Bridging the gap between past and present

Live History

What if you did more than study history? What if you could live it? The History department at Simpson uses an innovative teaching method called Reacting to the Past role-playing games to get students to understand history from the inside.

Reacting to the Past is as close to time travel as you're likely to get. Ask Simpson graduate, Benjamin Williams:

"In the past couple of years, I've been an African-American slave, Thomas Paine, a Puritan, an advisor to the Emperor of China, and the British Governor General of India."

Many of the courses offered by the History department use Reacting to the Past simulations to immerse students as historical actors in a particular crisis moment in history. Through this experience, they learn how complex historical change is and the intricacies of the issues facing people in those situations. They know it because they’ve experienced it themselves in the course of the game.
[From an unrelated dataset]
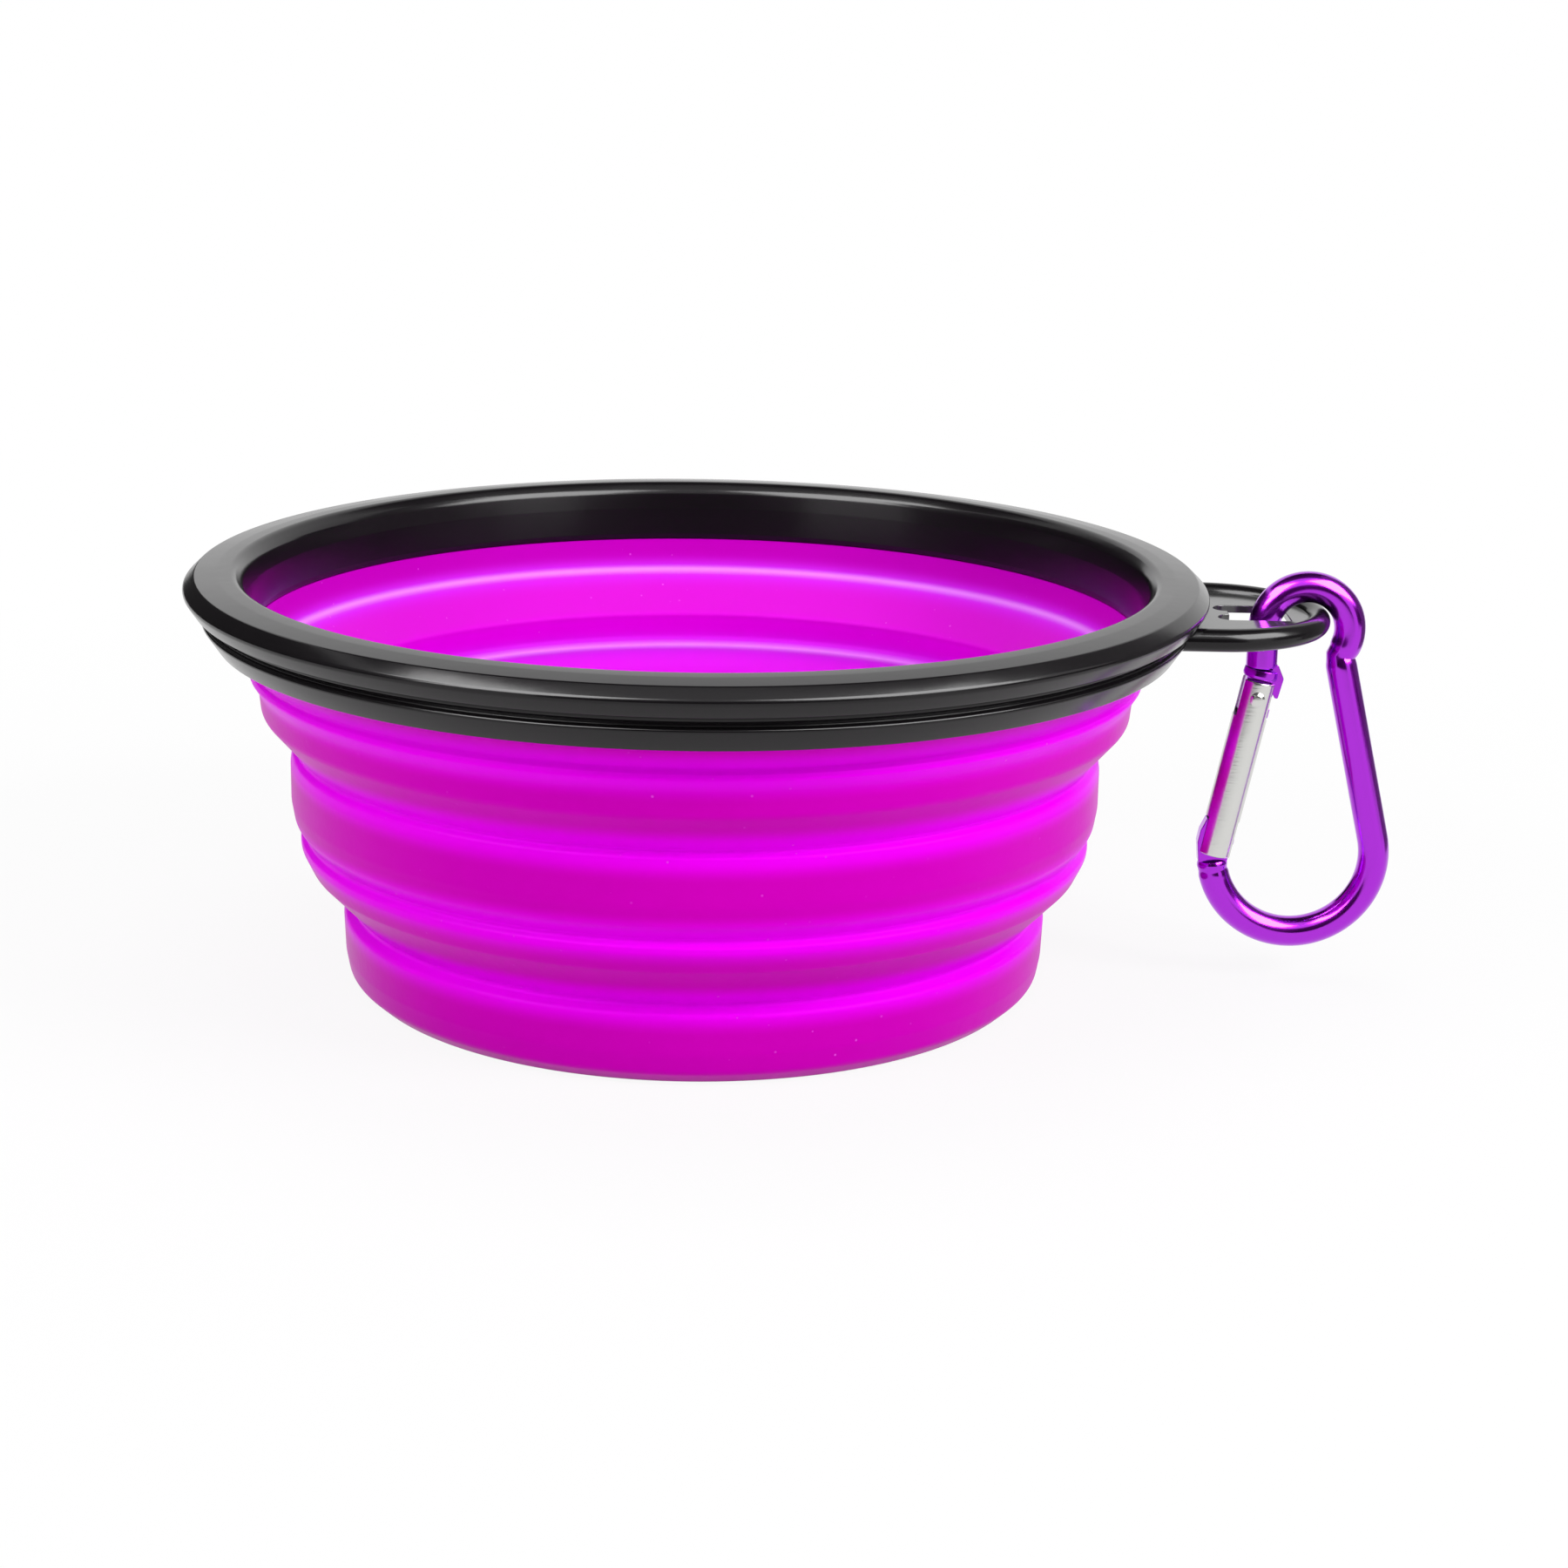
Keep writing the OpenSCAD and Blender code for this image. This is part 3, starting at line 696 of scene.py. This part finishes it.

One of the most interesting aspects of Reacting to the Past is the degree to which they are run by the students themselves. After a few preliminary sessions of traditional instruction in which the professor makes sure the students understand the historical context and main intellectual collisions of the game, they step back and let the students take charge. This is thrilling, disorienting and quite challenging for most students, but by figuring out how to run the game, the classroom becomes theirs.

Faculty Authors

The professors you'll have in history have also written many Reacting to the Past games used in classrooms around the country.

Nicholas Proctor, professor of history, has published the following games:

Forest Diplomacy: War, Peace and Land on the Colonial Frontier, 1756-1757, exploring the issues of war, peace and land that divided Indians and colonists during the French and Indian War.

Kentucky, 1861: Loyalty, State and Nation, examining how the people of a pivotal border state deal with the secession crisis that led to the American Civil War.

Modernism versus Traditionalism: Art in Paris, 1888-1889, which dramatizes the rise of modern art.

Rebecca Livingstone, associate professor of history, is authoring Peacemaking, 1919: Treaty of Versailles, a game which delves into the complexities of defining peace at the conclusion of the First World War.